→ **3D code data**

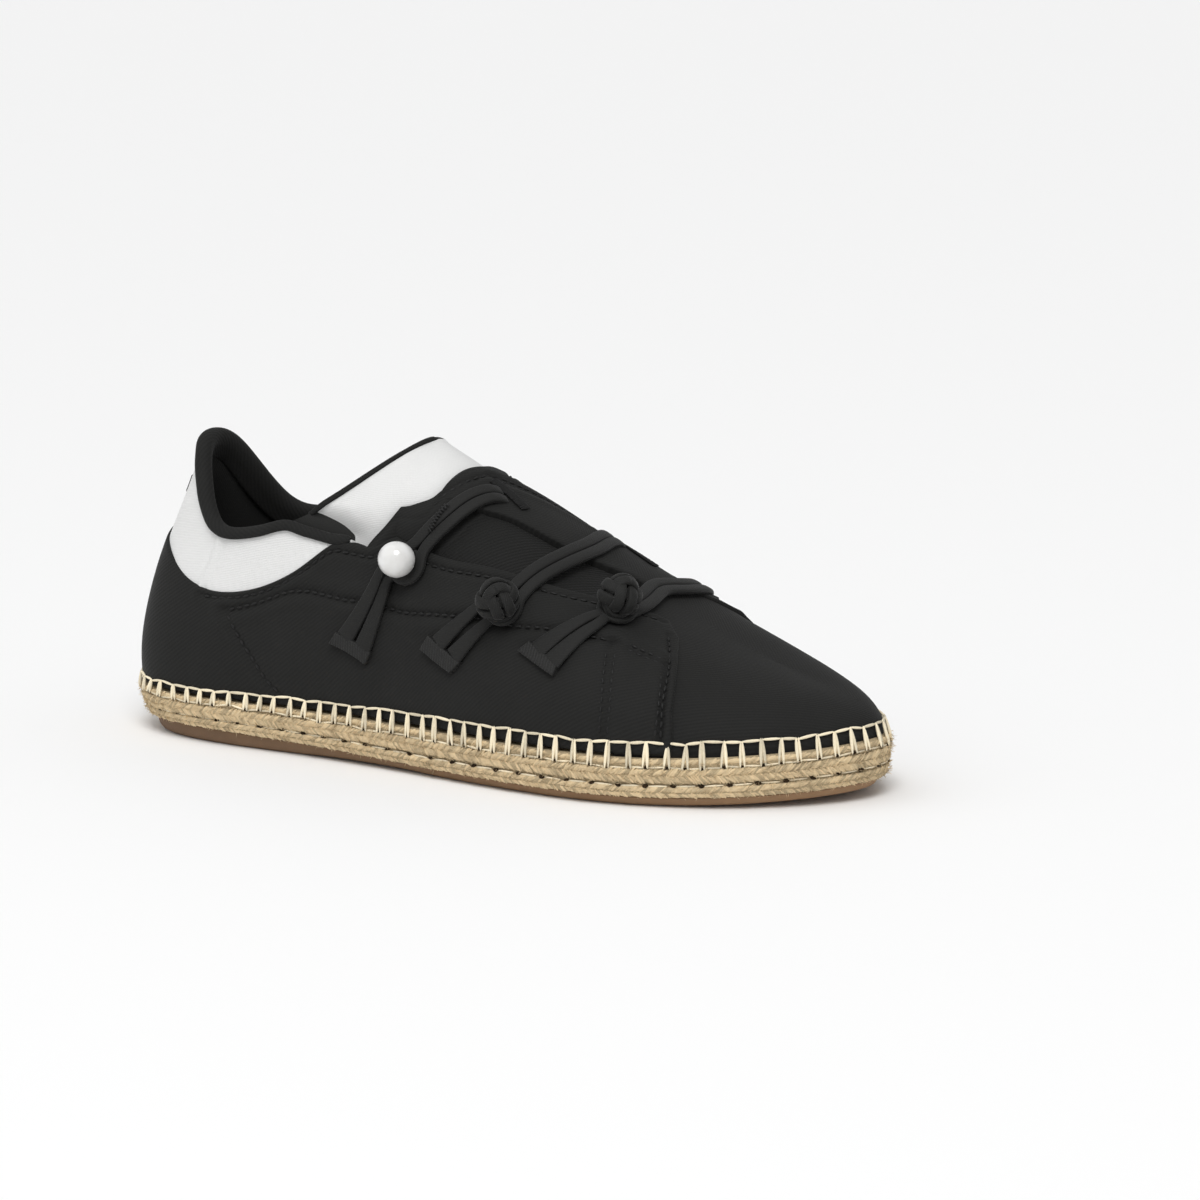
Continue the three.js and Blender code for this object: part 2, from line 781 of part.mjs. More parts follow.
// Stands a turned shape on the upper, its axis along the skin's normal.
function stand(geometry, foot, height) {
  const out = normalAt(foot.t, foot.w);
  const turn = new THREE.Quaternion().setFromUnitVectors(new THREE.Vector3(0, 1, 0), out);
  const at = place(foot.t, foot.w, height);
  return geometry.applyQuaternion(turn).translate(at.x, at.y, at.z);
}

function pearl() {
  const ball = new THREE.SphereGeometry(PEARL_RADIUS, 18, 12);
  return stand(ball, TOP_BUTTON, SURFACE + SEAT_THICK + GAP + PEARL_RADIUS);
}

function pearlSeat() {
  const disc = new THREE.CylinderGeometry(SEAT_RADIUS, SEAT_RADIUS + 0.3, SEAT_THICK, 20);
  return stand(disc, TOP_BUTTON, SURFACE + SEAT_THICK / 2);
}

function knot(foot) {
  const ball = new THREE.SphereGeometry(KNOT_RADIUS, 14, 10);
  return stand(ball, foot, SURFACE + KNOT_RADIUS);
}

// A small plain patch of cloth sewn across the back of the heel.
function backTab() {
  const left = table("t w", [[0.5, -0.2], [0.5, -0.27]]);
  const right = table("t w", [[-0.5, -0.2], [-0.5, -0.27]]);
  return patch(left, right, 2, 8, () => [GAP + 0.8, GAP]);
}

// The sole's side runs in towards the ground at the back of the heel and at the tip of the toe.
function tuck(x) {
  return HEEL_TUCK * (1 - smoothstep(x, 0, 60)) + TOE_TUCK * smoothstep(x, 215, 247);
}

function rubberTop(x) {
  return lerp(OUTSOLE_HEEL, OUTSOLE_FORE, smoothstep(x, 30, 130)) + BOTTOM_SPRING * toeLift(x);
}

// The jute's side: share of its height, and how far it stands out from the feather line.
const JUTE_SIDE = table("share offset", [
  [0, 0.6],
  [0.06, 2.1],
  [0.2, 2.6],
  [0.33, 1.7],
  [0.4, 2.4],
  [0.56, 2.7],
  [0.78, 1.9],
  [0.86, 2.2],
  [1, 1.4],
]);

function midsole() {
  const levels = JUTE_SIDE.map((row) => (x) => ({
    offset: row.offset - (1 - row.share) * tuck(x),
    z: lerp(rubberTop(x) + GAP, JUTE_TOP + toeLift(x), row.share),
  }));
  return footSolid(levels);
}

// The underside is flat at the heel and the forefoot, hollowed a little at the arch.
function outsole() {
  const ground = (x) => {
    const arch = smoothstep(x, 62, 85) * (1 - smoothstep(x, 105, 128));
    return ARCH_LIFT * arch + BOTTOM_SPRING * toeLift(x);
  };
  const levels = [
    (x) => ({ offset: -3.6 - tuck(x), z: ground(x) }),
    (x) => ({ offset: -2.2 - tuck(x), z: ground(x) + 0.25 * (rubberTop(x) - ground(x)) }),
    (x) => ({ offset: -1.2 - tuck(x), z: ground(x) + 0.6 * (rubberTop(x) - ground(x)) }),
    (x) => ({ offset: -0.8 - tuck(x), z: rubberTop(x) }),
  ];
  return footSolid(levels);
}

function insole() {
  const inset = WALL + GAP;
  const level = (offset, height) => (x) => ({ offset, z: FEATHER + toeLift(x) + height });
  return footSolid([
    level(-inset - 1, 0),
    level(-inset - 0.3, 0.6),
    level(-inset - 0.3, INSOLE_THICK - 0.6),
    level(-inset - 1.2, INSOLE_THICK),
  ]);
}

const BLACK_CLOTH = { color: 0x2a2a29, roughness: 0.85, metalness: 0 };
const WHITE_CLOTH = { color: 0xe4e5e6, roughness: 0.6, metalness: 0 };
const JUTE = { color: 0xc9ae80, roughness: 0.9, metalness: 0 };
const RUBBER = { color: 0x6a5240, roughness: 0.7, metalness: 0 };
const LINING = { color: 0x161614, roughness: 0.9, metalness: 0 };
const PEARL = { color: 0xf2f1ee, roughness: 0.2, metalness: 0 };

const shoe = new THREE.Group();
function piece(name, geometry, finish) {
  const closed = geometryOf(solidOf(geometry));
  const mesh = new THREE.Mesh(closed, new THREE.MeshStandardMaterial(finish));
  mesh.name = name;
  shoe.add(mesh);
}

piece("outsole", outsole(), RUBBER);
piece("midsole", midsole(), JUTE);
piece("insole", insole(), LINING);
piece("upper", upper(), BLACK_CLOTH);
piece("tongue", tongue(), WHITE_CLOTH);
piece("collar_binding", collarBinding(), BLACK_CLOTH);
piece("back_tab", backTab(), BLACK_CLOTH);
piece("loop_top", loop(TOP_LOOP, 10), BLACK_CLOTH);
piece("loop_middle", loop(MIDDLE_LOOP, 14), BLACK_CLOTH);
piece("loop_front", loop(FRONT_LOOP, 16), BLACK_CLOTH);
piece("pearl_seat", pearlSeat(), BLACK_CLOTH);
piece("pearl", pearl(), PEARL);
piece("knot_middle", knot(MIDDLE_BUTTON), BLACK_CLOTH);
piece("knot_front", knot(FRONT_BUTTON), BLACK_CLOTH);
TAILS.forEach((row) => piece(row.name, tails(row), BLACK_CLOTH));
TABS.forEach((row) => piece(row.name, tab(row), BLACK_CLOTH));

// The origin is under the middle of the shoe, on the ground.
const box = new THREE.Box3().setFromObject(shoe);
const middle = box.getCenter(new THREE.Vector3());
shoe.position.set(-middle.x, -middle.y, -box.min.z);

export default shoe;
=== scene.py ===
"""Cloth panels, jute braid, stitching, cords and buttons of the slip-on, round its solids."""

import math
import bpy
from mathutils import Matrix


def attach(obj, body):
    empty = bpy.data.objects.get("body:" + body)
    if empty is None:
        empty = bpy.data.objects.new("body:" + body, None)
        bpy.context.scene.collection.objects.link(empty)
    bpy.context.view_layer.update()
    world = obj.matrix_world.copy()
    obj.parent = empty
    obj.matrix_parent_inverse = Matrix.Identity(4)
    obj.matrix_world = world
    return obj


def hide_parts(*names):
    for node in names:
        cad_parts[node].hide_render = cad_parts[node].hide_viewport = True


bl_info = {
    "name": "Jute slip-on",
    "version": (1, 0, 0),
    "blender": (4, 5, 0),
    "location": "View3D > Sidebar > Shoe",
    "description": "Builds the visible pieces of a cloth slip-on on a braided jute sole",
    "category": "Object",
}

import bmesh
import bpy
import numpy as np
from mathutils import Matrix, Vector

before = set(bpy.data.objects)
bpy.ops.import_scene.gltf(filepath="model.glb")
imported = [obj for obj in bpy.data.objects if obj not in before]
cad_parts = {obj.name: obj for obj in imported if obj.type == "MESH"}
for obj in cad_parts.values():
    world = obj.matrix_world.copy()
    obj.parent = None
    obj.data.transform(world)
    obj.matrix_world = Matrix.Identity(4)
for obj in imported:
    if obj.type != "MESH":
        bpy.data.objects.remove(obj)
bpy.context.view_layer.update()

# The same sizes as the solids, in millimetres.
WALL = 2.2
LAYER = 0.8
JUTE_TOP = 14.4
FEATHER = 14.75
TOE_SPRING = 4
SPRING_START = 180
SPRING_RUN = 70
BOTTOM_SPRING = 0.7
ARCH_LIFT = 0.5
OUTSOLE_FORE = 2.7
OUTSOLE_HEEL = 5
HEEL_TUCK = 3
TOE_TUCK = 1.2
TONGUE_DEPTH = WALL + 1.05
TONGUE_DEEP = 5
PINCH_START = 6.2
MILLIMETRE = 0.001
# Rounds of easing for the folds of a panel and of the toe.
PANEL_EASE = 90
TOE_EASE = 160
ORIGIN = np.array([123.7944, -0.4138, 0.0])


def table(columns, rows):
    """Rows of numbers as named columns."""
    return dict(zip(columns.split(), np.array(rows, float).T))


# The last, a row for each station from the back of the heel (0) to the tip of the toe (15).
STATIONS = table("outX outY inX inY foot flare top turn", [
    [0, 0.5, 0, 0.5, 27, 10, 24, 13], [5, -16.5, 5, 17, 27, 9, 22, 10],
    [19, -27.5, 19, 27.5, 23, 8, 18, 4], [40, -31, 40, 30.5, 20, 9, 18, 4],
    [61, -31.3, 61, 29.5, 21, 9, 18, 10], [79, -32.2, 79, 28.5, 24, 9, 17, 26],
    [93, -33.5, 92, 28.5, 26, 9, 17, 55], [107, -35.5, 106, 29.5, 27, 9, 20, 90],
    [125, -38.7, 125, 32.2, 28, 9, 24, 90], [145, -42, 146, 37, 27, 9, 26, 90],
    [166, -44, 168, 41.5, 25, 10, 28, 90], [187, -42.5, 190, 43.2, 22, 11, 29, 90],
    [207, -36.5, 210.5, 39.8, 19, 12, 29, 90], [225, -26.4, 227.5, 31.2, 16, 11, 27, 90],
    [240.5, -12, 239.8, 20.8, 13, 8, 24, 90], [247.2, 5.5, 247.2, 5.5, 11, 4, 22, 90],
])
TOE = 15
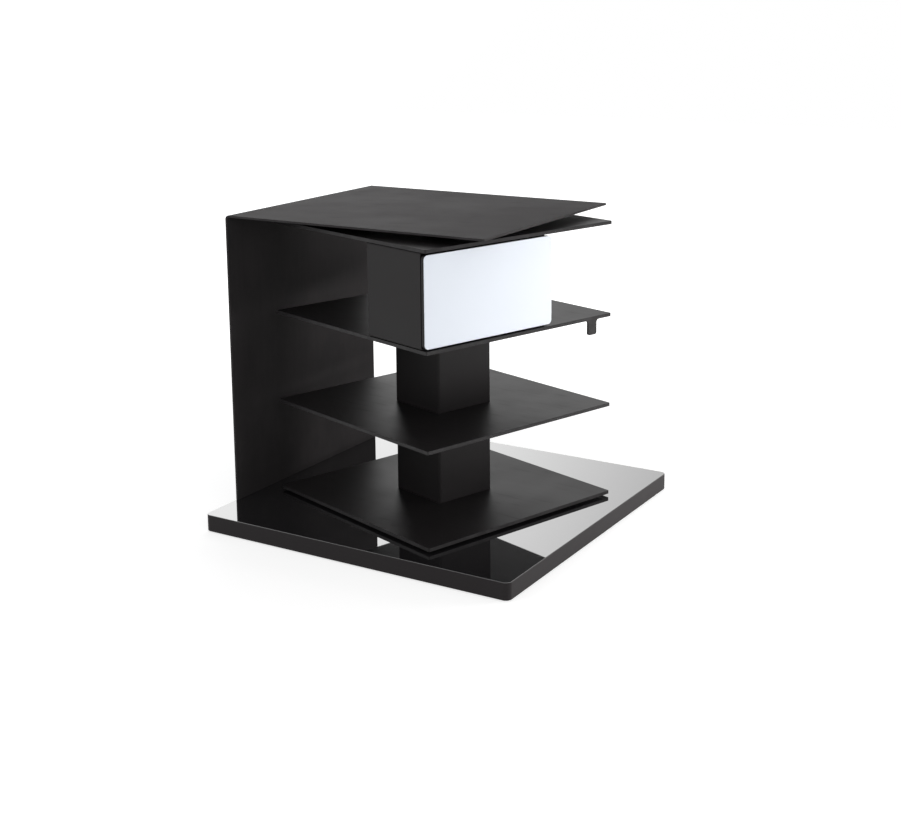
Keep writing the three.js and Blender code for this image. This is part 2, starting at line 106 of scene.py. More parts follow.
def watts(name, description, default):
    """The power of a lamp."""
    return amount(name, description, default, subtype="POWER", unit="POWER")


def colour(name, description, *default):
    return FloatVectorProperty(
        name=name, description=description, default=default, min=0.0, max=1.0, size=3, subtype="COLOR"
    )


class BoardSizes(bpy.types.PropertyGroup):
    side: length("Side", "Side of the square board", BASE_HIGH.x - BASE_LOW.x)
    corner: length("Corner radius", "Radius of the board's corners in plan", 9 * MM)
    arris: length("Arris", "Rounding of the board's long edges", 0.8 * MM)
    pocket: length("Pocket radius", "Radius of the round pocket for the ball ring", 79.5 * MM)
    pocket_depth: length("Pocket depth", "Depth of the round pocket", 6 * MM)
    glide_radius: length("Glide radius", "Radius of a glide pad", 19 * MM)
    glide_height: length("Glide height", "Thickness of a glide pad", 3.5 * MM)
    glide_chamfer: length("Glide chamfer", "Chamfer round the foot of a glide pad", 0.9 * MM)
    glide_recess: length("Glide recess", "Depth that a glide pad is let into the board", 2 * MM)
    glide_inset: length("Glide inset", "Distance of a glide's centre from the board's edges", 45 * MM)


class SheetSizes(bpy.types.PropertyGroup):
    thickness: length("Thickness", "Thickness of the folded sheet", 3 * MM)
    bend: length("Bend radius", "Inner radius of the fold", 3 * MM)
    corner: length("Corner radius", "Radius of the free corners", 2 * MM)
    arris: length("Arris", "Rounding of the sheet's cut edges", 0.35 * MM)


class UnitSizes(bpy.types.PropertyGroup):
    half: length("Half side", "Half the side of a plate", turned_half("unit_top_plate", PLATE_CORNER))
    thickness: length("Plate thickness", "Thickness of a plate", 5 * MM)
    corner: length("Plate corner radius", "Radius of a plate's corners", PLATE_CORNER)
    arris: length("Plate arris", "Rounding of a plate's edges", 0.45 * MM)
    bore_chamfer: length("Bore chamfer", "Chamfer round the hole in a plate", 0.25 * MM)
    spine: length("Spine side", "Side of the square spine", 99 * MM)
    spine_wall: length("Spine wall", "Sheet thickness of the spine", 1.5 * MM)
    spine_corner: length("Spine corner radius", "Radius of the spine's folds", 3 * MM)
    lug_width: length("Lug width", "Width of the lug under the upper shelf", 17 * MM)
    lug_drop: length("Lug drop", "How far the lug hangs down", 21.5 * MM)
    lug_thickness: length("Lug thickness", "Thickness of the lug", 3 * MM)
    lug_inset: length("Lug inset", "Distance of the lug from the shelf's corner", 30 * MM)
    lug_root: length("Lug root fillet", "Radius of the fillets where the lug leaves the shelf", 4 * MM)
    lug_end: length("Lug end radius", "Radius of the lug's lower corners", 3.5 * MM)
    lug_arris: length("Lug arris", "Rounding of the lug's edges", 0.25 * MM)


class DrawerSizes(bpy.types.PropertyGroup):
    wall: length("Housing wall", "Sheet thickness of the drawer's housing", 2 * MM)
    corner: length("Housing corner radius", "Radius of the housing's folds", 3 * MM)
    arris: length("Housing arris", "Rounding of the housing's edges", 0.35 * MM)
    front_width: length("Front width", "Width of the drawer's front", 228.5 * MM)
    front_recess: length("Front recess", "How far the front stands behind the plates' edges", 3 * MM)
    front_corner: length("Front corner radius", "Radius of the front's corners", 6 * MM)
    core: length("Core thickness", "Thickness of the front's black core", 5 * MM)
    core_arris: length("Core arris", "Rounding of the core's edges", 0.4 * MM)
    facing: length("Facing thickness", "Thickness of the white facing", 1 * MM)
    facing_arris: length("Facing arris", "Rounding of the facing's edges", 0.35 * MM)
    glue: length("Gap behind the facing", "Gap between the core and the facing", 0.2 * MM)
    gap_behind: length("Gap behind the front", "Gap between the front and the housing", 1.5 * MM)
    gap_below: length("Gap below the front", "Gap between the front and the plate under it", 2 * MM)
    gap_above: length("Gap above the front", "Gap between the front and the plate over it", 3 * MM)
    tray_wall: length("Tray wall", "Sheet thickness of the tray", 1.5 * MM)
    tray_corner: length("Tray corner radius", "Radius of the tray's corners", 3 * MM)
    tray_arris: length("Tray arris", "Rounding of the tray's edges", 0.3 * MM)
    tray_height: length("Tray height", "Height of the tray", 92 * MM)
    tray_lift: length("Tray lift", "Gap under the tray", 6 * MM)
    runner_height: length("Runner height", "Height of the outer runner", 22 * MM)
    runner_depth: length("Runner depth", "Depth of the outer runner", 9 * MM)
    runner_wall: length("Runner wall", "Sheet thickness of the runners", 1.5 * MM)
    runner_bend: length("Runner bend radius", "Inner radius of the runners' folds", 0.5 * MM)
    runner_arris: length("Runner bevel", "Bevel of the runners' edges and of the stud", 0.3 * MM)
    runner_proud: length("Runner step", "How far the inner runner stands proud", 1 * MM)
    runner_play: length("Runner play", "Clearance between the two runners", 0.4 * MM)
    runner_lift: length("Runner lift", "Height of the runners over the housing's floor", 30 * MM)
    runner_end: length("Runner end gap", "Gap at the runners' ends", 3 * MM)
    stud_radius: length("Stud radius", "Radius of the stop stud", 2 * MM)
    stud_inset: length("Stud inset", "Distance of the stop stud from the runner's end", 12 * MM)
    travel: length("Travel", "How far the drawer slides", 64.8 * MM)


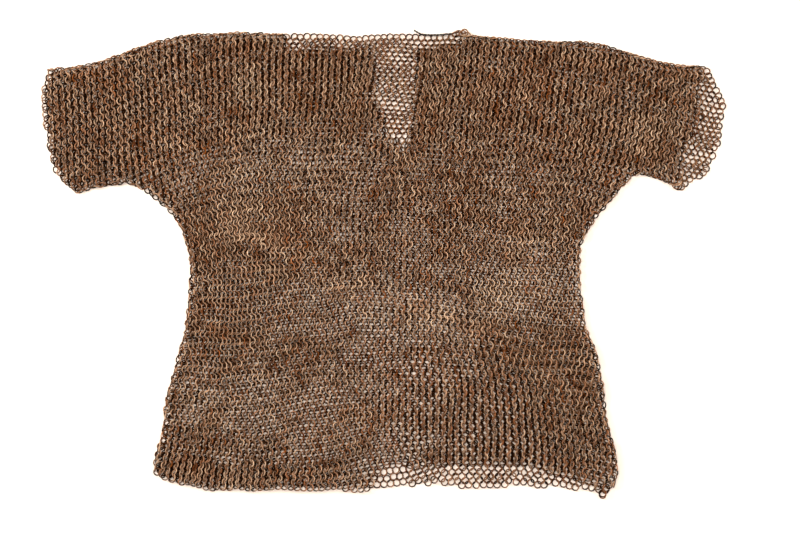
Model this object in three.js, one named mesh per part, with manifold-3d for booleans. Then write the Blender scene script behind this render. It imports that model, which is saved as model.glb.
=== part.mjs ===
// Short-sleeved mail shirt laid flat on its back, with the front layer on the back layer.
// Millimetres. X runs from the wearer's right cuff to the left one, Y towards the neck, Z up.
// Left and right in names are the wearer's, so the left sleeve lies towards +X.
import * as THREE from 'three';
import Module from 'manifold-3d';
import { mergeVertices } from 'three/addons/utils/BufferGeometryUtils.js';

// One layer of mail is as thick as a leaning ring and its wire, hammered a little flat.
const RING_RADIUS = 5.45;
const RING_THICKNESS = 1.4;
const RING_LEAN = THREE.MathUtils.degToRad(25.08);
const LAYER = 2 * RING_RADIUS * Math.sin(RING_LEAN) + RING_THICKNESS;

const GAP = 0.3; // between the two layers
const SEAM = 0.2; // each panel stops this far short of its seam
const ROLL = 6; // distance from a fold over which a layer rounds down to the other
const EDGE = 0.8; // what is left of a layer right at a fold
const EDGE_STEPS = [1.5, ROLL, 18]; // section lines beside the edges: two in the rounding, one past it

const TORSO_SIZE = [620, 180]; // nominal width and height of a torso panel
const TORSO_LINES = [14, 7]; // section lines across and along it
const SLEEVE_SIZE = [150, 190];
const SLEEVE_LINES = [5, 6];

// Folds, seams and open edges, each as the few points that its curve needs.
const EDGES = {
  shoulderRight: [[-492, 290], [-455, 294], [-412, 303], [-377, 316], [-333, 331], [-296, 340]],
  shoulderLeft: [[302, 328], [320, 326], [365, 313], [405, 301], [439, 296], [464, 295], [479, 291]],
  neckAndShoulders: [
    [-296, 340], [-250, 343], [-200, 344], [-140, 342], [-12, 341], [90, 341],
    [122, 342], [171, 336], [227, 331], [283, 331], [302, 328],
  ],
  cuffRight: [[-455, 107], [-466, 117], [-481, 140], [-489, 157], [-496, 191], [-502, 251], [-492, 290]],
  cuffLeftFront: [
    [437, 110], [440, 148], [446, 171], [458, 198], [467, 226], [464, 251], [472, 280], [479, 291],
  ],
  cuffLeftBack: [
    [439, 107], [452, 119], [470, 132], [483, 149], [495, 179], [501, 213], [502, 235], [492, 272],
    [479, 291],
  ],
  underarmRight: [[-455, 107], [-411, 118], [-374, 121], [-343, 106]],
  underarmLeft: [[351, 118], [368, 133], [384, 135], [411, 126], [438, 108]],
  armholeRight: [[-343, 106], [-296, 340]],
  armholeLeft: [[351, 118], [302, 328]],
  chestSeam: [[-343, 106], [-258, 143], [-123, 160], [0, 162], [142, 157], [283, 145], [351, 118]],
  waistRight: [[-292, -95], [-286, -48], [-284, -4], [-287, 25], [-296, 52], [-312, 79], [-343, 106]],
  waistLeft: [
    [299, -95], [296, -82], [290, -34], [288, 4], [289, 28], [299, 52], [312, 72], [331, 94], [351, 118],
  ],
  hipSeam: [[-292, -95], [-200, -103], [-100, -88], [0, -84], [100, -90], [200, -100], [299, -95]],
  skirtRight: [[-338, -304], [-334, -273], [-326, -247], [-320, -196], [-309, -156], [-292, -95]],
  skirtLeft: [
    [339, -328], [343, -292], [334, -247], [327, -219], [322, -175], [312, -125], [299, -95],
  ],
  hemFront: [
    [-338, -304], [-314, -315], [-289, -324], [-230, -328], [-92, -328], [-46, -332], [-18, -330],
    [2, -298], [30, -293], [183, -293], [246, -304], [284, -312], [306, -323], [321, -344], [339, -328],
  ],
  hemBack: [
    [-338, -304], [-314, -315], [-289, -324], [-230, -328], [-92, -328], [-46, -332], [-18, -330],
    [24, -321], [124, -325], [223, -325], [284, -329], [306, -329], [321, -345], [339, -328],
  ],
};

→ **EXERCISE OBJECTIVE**
Take the lines from the line with "Model this object" through the line with "const SLEEVE_LINES = [5, 6];", both ends included, and give them again exactly, with nothing else.

→ **TASK ANSWER**
Model this object in three.js, one named mesh per part, with manifold-3d for booleans. Then write the Blender scene script behind this render. It imports that model, which is saved as model.glb.
=== part.mjs ===
// Short-sleeved mail shirt laid flat on its back, with the front layer on the back layer.
// Millimetres. X runs from the wearer's right cuff to the left one, Y towards the neck, Z up.
// Left and right in names are the wearer's, so the left sleeve lies towards +X.
import * as THREE from 'three';
import Module from 'manifold-3d';
import { mergeVertices } from 'three/addons/utils/BufferGeometryUtils.js';

// One layer of mail is as thick as a leaning ring and its wire, hammered a little flat.
const RING_RADIUS = 5.45;
const RING_THICKNESS = 1.4;
const RING_LEAN = THREE.MathUtils.degToRad(25.08);
const LAYER = 2 * RING_RADIUS * Math.sin(RING_LEAN) + RING_THICKNESS;

const GAP = 0.3; // between the two layers
const SEAM = 0.2; // each panel stops this far short of its seam
const ROLL = 6; // distance from a fold over which a layer rounds down to the other
const EDGE = 0.8; // what is left of a layer right at a fold
const EDGE_STEPS = [1.5, ROLL, 18]; // section lines beside the edges: two in the rounding, one past it

const TORSO_SIZE = [620, 180]; // nominal width and height of a torso panel
const TORSO_LINES = [14, 7]; // section lines across and along it
const SLEEVE_SIZE = [150, 190];
const SLEEVE_LINES = [5, 6];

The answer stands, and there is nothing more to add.